The default EDCA parameter values used by non-AP QoS stations (QSTAs) are identified in the table below. A TXOP_Limit value of 0 indicates that a single MAC service data unit (MSDU) or MAC protocol data unit (MPDU), in addition to a possible RTS/CTS exchange or CTS to itself, may be transmitted at any rate for each TXOP.

TABLE
Default EDCA Parameter Set
TXOP_Limit (ms)
AC CWmin CWmax AIFSN for 802.11 g PHY
(0) 31 1023 7 0
AC_BK
(1) 31 1023 3 0
AC_BE
(2) 15 31 2 3.008
AC_VI
(3) 7 15 2 1.504
AC_VO

IEEE 802.11e is suited to CSMA/CA networks where channel access is granted in a time division multiple access (TDMA) fashion. The MAC layer of the AP actively communicates with one user at a time, and is oblivious to the number of clients being served by the application layer.

FIG. 1 shows a block diagram of layers in a wireless access point 100 that employs a TDMA-based physical layer 105, in accordance with the prior art. The traffic from the upper layers 115, in this case from stations STAA and STAB, is categorized into four queues 120 in the MAC layer 110 based on the corresponding AC of the frame. Each queue 120 may have frames destined for different users. The frames across the queues 120 contend for channel access as specified in IEEE 802.11e. At the end of a contention, the MAC layer 110 sends the winning frame to the PHY layer 105 for transmission.

FIG. 2 is a timing diagram 200 illustrating packet flow in a wireless network implementing a TDMA-based physical layer, in accordance with the prior art. The frame exchange timeline assumes two stations, namely, STAA and STAB. STAA and STAB contend for access to the wireless medium. Frames are transmitted over the same shared physical channel and are separated in time to avoid collision. As shown, the AP sends a frame, FRAMEI(A), to STAA. Upon receipt, STAA waits a predetermined settle time TACK before sending an acknowledgement ACKI(A) to the AP. Upon receiving the ACKI(A), the AP waits a predetermined settle time TDATA before sending the next frame, FRAMEJ(B), to STAB. Like STAA, STAB waits the settle time TACK before sending an acknowledgement ACKJ(B) to the AP.

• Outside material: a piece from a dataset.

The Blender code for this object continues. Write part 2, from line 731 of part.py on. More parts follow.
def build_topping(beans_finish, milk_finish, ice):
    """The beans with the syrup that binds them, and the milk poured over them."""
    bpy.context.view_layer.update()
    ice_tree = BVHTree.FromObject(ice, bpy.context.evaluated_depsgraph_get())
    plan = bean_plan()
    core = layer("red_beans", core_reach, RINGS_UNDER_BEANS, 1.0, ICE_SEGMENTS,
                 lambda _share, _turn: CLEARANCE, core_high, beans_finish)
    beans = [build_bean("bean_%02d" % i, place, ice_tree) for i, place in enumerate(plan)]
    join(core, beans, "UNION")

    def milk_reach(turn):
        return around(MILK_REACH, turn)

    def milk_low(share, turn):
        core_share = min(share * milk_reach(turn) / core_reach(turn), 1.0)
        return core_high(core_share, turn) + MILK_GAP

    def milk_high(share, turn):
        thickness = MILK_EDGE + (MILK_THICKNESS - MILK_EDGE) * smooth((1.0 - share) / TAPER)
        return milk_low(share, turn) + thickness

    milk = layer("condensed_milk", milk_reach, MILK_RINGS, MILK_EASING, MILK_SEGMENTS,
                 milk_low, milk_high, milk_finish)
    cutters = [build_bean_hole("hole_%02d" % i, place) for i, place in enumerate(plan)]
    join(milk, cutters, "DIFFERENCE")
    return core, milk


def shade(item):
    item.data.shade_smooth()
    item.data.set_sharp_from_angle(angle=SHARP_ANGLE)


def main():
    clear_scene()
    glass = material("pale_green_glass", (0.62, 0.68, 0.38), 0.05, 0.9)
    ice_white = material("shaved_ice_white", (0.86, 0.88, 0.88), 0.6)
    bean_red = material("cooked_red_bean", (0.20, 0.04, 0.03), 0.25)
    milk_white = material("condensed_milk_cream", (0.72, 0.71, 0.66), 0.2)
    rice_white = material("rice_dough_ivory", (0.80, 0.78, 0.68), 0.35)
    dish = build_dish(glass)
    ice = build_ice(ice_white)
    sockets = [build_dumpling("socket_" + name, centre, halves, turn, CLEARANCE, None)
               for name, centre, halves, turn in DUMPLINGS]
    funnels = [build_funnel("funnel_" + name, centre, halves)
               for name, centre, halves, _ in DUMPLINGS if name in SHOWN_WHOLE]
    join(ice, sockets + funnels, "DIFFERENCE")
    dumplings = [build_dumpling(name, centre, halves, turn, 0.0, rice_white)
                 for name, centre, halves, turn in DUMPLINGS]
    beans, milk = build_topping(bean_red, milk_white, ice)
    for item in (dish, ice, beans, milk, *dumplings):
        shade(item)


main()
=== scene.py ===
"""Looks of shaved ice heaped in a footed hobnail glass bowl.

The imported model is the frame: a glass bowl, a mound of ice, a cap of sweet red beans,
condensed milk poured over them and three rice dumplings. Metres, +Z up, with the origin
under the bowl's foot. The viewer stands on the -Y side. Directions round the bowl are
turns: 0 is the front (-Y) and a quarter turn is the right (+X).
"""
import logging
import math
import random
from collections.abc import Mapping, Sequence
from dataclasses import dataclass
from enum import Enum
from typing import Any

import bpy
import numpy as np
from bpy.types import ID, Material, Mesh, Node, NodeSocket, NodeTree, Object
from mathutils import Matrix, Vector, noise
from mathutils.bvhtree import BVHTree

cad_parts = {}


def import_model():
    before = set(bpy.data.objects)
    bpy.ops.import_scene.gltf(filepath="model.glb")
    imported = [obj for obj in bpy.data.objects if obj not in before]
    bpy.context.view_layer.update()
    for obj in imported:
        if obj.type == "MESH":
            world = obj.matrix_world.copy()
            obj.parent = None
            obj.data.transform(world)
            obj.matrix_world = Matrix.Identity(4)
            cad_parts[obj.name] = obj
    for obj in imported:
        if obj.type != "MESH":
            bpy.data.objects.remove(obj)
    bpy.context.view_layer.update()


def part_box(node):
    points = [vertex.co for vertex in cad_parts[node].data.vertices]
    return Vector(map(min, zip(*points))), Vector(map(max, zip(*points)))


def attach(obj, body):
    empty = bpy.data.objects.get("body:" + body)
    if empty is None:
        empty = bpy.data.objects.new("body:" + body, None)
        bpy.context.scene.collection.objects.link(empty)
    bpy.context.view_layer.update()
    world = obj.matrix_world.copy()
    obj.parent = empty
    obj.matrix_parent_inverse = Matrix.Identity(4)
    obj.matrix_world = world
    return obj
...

Since TDMA does not exploit parallel multiple access, these prior art techniques are still inefficient. Systems and methods are needed that can exploit parallel multiple access in the physical layer.

SUMMARY

In one embodiment, a system and method implementing a multi-user MAC layer in a broadband wireless access network are provided. The multi-user MAC may support active communication links with multiple clients simultaneously, thus enabling seamless connectivity across the protocol stack, leading to reduced delay and jitter. The multi-user MAC may exploit a capability of the physical layer to support multiple parallel physical links, either on the same channel using SDMA techniques or on different channels using FDMA techniques or multiple radios, leading to increased throughput.

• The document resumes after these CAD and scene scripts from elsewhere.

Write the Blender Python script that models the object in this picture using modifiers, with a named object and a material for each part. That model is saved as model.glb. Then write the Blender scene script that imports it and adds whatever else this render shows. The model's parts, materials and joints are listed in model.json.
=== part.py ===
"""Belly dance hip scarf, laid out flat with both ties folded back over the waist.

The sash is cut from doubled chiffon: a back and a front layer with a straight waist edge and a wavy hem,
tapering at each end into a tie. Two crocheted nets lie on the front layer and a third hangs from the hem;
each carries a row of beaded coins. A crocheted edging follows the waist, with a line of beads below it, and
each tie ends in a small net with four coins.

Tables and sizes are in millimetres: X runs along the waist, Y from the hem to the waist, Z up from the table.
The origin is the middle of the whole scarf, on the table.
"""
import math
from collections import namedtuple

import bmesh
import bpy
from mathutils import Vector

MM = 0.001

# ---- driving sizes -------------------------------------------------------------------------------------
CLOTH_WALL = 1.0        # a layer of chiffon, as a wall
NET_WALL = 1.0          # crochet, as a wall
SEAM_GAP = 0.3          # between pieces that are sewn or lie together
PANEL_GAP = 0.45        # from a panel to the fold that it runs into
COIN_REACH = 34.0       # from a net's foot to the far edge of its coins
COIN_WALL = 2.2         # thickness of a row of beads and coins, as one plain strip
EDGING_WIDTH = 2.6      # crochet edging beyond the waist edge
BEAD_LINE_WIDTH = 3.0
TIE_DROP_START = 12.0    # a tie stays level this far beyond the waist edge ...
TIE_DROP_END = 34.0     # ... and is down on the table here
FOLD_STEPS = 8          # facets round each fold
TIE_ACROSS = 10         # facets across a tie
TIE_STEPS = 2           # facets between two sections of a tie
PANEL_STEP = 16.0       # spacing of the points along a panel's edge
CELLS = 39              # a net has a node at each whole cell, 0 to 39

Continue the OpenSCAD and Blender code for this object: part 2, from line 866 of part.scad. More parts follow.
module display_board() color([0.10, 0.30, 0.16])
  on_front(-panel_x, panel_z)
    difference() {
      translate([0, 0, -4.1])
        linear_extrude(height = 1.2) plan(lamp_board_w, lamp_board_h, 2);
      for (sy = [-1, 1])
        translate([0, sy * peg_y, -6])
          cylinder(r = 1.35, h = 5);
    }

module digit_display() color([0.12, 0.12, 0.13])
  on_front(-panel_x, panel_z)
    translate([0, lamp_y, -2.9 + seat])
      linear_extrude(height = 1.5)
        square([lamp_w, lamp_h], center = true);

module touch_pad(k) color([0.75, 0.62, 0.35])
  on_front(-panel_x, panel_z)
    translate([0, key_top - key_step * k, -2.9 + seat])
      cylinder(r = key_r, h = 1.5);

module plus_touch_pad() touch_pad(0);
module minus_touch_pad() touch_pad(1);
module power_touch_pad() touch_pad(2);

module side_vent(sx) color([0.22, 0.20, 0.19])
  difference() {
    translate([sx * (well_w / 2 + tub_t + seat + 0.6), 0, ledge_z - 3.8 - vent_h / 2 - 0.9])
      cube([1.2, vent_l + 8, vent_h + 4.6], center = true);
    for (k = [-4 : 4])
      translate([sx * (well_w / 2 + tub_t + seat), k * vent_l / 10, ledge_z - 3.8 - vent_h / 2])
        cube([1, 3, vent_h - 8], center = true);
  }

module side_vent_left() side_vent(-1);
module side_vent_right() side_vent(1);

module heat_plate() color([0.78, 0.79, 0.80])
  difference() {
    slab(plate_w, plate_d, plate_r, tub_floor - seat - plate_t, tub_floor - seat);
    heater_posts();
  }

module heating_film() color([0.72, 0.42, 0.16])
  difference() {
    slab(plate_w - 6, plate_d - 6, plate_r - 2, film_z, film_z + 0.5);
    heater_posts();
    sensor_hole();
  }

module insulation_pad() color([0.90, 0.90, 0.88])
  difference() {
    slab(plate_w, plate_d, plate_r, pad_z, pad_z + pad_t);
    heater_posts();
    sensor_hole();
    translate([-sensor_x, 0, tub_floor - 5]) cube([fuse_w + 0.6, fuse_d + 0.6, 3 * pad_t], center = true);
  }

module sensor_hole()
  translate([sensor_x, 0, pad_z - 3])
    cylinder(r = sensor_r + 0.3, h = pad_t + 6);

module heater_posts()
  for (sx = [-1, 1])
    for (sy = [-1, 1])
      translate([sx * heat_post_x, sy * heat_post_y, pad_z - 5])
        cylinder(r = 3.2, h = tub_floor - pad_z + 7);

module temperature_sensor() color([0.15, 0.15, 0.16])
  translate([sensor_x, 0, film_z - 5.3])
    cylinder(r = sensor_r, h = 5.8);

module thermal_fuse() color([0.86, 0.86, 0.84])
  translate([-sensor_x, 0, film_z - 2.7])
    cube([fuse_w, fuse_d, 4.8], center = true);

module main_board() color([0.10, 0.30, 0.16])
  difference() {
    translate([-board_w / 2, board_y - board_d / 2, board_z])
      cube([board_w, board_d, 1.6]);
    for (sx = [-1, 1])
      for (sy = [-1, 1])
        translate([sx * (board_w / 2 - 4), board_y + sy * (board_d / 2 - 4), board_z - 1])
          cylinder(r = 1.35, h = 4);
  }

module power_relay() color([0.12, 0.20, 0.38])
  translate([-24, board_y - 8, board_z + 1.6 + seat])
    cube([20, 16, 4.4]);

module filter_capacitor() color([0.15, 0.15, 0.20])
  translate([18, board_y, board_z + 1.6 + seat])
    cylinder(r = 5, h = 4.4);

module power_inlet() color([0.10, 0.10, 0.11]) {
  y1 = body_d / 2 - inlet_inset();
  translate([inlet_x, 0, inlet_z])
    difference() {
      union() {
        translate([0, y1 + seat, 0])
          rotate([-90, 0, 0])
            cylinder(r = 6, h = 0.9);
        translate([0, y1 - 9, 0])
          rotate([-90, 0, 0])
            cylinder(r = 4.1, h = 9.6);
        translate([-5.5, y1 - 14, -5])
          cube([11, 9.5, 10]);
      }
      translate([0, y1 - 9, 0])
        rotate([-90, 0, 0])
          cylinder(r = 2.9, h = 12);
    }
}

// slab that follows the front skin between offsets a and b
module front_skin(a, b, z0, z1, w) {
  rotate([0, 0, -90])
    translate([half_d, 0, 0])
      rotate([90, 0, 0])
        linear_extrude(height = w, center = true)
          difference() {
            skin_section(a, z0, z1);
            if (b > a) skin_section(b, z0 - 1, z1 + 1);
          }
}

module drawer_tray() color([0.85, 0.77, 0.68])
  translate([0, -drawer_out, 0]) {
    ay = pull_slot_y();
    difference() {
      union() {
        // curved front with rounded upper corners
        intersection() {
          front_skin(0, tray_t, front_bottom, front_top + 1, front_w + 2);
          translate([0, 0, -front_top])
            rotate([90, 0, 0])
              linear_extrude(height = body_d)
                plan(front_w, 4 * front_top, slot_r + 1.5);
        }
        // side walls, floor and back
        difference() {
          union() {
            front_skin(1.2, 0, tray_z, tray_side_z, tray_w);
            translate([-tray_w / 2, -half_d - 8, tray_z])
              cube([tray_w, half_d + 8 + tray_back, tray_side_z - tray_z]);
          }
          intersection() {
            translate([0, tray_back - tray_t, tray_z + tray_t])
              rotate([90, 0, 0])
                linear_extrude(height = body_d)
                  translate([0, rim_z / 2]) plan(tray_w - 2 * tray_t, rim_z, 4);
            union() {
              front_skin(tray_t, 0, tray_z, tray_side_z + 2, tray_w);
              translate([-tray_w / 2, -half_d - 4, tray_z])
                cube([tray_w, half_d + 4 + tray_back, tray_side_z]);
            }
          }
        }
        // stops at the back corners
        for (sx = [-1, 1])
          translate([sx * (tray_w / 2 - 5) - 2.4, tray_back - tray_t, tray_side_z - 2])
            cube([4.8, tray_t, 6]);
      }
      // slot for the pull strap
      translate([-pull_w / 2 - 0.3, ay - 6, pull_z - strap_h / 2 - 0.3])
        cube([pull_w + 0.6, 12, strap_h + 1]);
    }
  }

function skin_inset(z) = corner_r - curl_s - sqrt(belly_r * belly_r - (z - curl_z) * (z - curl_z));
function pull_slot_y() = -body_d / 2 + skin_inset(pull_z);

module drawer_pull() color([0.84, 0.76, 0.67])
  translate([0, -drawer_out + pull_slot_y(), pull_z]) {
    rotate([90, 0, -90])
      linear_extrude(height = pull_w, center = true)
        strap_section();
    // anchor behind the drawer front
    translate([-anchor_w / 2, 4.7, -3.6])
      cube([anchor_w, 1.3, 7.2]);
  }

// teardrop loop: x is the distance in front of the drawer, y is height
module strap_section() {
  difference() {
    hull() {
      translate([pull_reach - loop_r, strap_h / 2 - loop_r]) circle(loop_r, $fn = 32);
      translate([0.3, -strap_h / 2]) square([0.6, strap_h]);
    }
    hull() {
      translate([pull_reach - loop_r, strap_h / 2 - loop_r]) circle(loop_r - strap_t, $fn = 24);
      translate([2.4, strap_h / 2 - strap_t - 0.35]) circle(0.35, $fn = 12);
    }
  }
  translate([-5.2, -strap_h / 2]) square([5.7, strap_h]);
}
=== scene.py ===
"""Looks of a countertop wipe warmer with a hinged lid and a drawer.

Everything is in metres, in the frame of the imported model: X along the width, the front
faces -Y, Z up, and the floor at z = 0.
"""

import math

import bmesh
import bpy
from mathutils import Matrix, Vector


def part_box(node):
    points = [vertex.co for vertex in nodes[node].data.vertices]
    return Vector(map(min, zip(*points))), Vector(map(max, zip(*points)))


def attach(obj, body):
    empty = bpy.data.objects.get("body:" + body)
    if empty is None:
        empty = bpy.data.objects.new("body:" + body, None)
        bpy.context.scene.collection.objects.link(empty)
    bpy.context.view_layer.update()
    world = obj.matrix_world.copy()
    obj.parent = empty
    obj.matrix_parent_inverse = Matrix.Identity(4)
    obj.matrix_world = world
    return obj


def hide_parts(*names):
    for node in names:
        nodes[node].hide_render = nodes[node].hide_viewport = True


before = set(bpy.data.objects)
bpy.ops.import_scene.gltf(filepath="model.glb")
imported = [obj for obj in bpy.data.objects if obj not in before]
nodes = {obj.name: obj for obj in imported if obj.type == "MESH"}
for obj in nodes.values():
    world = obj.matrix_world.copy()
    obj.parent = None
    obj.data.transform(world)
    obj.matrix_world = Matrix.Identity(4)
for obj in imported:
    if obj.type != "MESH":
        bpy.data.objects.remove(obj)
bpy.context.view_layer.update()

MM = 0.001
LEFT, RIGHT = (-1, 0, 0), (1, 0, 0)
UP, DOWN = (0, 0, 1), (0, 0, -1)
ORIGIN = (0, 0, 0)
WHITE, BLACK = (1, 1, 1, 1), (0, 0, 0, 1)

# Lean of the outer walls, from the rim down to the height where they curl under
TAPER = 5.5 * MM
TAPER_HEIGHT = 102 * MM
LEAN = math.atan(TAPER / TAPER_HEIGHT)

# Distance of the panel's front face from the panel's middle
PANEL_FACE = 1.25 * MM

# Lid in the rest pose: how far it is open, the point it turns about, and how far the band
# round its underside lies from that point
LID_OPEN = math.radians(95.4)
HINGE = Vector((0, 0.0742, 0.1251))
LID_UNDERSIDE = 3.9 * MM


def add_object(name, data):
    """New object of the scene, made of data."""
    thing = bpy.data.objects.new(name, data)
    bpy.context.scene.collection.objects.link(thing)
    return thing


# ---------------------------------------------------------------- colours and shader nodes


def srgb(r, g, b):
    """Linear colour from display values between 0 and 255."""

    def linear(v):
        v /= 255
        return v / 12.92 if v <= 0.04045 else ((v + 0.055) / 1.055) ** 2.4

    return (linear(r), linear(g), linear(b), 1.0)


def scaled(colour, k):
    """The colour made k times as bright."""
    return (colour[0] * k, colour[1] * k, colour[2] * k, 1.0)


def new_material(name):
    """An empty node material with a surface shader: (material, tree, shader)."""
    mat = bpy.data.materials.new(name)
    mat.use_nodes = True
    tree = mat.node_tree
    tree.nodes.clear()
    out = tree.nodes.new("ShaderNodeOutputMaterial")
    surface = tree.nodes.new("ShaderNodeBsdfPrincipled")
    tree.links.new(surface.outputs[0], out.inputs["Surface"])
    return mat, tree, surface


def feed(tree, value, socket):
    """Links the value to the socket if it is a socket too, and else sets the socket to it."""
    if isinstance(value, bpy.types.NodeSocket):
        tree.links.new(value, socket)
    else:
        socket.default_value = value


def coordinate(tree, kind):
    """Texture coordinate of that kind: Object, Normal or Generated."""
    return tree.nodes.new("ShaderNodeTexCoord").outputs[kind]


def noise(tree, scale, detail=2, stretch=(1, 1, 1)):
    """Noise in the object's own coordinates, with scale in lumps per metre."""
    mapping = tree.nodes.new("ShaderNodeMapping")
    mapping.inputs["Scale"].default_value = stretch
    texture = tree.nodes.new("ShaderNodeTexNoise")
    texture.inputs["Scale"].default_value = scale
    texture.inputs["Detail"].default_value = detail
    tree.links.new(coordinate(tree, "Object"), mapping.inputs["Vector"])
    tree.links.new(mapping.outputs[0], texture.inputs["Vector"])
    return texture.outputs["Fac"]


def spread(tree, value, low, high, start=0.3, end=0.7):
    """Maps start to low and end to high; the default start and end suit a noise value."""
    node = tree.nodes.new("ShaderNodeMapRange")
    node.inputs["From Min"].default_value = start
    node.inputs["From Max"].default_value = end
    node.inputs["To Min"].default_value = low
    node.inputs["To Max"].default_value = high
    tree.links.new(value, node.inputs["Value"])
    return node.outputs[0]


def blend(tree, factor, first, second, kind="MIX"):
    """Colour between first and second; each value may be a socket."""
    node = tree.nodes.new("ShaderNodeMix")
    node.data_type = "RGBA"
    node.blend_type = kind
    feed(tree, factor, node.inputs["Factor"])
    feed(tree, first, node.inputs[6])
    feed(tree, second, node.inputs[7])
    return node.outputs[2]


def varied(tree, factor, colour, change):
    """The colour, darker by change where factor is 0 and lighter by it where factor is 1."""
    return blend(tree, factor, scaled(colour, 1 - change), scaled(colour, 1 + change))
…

In one embodiment, a method comprises associating a queue block to each active station in a network; receiving frames, each frame having a destination address identifying an active station; routing each frame to a queue block based on the destination address; performing a contention-based process by each queue block having at least one frame; receiving a winning frame from each queue block that performs the contention-based process; when the number of winning frames is equal to or below a threshold greater than one, then forwarding the winning frame or frames to a physical layer for substantially simultaneous transmission to the active station or stations; and when the number of winning frames is above the threshold, then forwarding a subset of the winning frames to the physical layer for substantially simultaneous transmission to the active stations.

The method may be performed by a wireless access point, wherein the network includes a wireless network. The contention-based process may include an IEEE 802.11e process. The threshold may be related to the number of simultaneous channels available to the physical layer. The subset of the winning frames may include a number of frames equal to the threshold. The method may further comprise instantiating queue blocks based on the number of active stations. The method may further comprise forwarding another subset of winning frames to the physical layer for substantially simultaneous transmission to the active station during a subsequent time slot when the difference between the number of winning frames and the threshold is greater than the threshold. The method may further comprise forwarding the winning frames to the physical layer for substantially simultaneous transmission to the active station during a subsequent time slot when the difference between the number of winning frames and the threshold is less than or equal to the threshold. The method may further comprise associating with the winning frame to be forwarded to the physical layer a time offset that informs the active station when to send an acknowledgement ACK frame, thus enabling a time shared uplink for acknowledgement ACK frames without contention. When at least two winning frames to be forwarded to the physical layer have different sizes, one frame being smaller and one frame being larger, the method may further comprise appending dummy data to the smaller frame so that the smaller frame with dummy data is the same size as the larger frame.

In another embodiment, a system comprises a station manager for associating a queue block to each active station in a network, the station manager being capable of managing multiple active stations and multiple queue blocks, each queue block being configured to implement a contention-based process to select a winning frame from a set of frames; a multiplexer for receiving frames, each frame having a destination address, and for routing each received frame to a queue block based on the destination address; an access controller for receiving the winning frame from each queue block, the access controller being configured to forward the winning frame or frames to a physical layer for simultaneous transmission to the active station or stations when the number of winning frames is equal to or below a threshold greater than one, the access controller being configured to forward a subset of the winning frames to the physical layer for simultaneous transmission to the active stations when the number of winning frames is above the threshold; and a physical layer capable of substantially simultaneous frame transmission, e.g., using SDMA or FDMA.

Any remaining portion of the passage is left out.